The Patent License that Keeps on Taking

I was presenting at a conference of independent research organizations. Many of these are non-profits with mission purposes to cure diseases and support social change through research. The question came up from the patent attorneys in the audience: how do we deal with infringers?

Here’s what stumps me about the question: Isn’t use what one is striving for? Why call it infringement, when it otherwise is success? Why not declare success, confirm that you won’t sue anyone using the technology you’ve created, and offer to help?

Embedded deep in the idea that users of patented non-profit research technology are infringers is that the management of research inventions is about making money or at least making people comply with licensing restrictions.

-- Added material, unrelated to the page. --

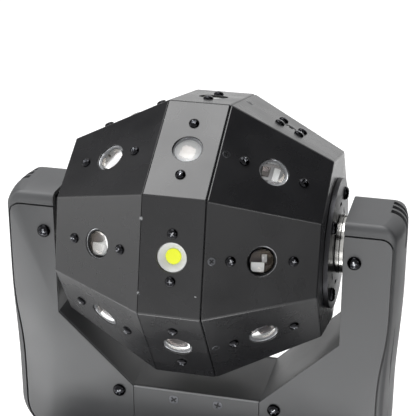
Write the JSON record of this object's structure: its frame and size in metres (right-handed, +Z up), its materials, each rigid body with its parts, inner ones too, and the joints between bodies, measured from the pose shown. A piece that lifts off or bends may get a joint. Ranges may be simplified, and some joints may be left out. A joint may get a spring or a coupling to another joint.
{
  "type": "moving head stage light",
  "caption": "Moving head stage light with an eight-sided head of lenses and lamps all round, turning without end between two yoke arms that pan on a low base.",
  "frame": {"origin": "middle of the base's footprint, on the surface it stands on", "axes": "+Z up; the tilt axis lies along X; the display side and the front of the yoke face -Y"},
  "size_m": [0.242, 0.1812, 0.3027],
  "materials": {
    "powder_coated_steel": "fine-texture black powder coat, satin",
    "moulded_abs": "spark-eroded satin black ABS",
    "black_oxide_steel": "black oxide on machined steel",
    "polished_steel": "turned and polished",
    "lens_glass": "pressed clear lens, polished",
    "cob_housing": "white moulded lamp seat with yellow phosphor",
    "machined_aluminium": "turned, as machined",
    "bearing_steel": "ground",
    "belt_rubber": "moulded toothed belt",
    "circuit_board": "green solder mask on glass-fibre board",
    "zinc_plated_steel": "zinc-plated folded sheet",
    "button_rubber": "grey moulded cap",
    "display_glass": "black display window"
  },
  "bodies": {
    "base": {"base_cover": "moulded_abs", "base_tray": "powder_coated_steel", "display_module": "display_glass", "connector_panel": "powder_coated_steel", "power_inlet": "moulded_abs", "power_supply": "zinc_plated_steel", "pan_spindle": "machined_aluminium"},
    "yoke": {"yoke_frame": "powder_coated_steel", "arm_cover_left": "moulded_abs", "arm_cover_right": "moulded_abs", "arm_plate_front_left": "powder_coated_steel", "arm_plate_front_right": "powder_coated_steel", "yoke_panel_front": "powder_coated_steel", "yoke_plate_rear": "powder_coated_steel", "tilt_bearing_left": "bearing_steel", "tilt_bearing_right": "bearing_steel", "tilt_motor": "black_oxide_steel", "tilt_belt": "belt_rubber", "pan_motor": "black_oxide_steel", "pan_belt": "belt_rubber", "pan_bearing": "bearing_steel", "slip_ring": "moulded_abs"},
    "head": {"head_shell_left": "powder_coated_steel", "head_shell_right": "powder_coated_steel", "lens_left_0": "lens_glass", "lens_left_1": "lens_glass", "lens_left_2": "lens_glass", "lens_left_3": "lens_glass", "lens_left_4": "lens_glass", "lens_left_5": "lens_glass", "lens_left_6": "lens_glass", "lens_left_7": "lens_glass", "lens_right_0": "lens_glass", "lens_right_1": "lens_glass", "lens_right_3": "lens_glass", "lens_right_4": "lens_glass", "lens_right_5": "lens_glass", "lens_right_6": "lens_glass", "lens_right_7": "lens_glass", "lens_middle_1": "lens_glass", "lens_middle_3": "lens_glass", "lens_middle_5": "lens_glass", "lens_middle_7": "lens_glass", "cob_led_0": "cob_housing", "cob_led_2": "cob_housing", "cob_led_4": "cob_housing", "cob_led_6": "cob_housing", "laser_module": "black_oxide_steel", "end_flange_left": "black_oxide_steel", "end_flange_right": "black_oxide_steel", "tilt_shaft_left": "polished_steel", "tilt_shaft_right": "polished_steel", "tilt_pulley": "machined_aluminium", "head_driver_board": "circuit_board"},
    "tilt_pinion": {"tilt_motor_pulley": "machined_aluminium"},
    "pan_pinion": {"pan_motor_pulley": "machined_aluminium"},
    "button_1": {"menu_button_1": "button_rubber"},
    "button_2": {"menu_button_2": "button_rubber"},
    "button_3": {"menu_button_3": "button_rubber"},
    "button_4": {"menu_button_4": "button_rubber"}
  },
  "joints": [
    {"name": "pan", "type": "hinge", "parent": "base", "child": "yoke", "pos_m": [0, 0, 0.075], "axis": [0, 0, 1], "range_deg": [-270, 270]},
    {"name": "tilt", "type": "hinge", "parent": "yoke", "child": "head", "pos_m": [0, 0, 0.216], "axis": [1, 0, 0], "continuous": true},
    {"name": "tilt_drive", "type": "hinge", "parent": "yoke", "child": "tilt_pinion", "pos_m": [0.1017, 0, 0.104], "axis": [1, 0, 0], "continuous": true},
    {"name": "pan_drive", "type": "hinge", "parent": "yoke", "child": "pan_pinion", "pos_m": [-0.075, 0, 0.0838], "axis": [0, 0, 1], "range_deg": [-1215, 1215]},
    {"name": "button_1_press", "type": "slide", "parent": "base", "child": "button_1", "axis": [0, 1, 0], "range_m": [0, 0.001], "stiffness_N_per_m": 250},
    {"name": "button_2_press", "type": "slide", "parent": "base", "child": "button_2", "axis": [0, 1, 0], "range_m": [0, 0.001], "stiffness_N_per_m": 250},
    {"name": "button_3_press", "type": "slide", "parent": "base", "child": "button_3", "axis": [0, 1, 0], "range_m": [0, 0.001], "stiffness_N_per_m": 250},
    {"name": "button_4_press", "type": "slide", "parent": "base", "child": "button_4", "axis": [0, 1, 0], "range_m": [0, 0.001], "stiffness_N_per_m": 250}
  ],
  "couplings": [
    {"joint": "tilt_drive", "follows": "tilt", "ratio": 3.75},
    {"joint": "pan_drive", "follows": "pan", "ratio": -4.5}
  ]
}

But if imitation is as good as anything for innovation, why would anyone in a non-profit research organization license a patent right in a way that prevented imitation? Only if there was a substantial investment up front to get things to happen at all. And even then, why set things up so the substantial investment has to be made by a single company, who is required to play the monopolist?

Just to push it. In the typical university patent license, the university will place restrictions on sublicensing. It will guard against the licensee granting free sublicenses or cross-licenses. That would spoil the royalty position the university typically negotiates for. In other words, university licensing practice makes it a condition of the license contract that the licensee stays a monopolist rather than the leader of a new platform.

That is, the business strategy in non-profits stands in the way of what industry otherwise frequently does–share results to establish new, complementary capabilities.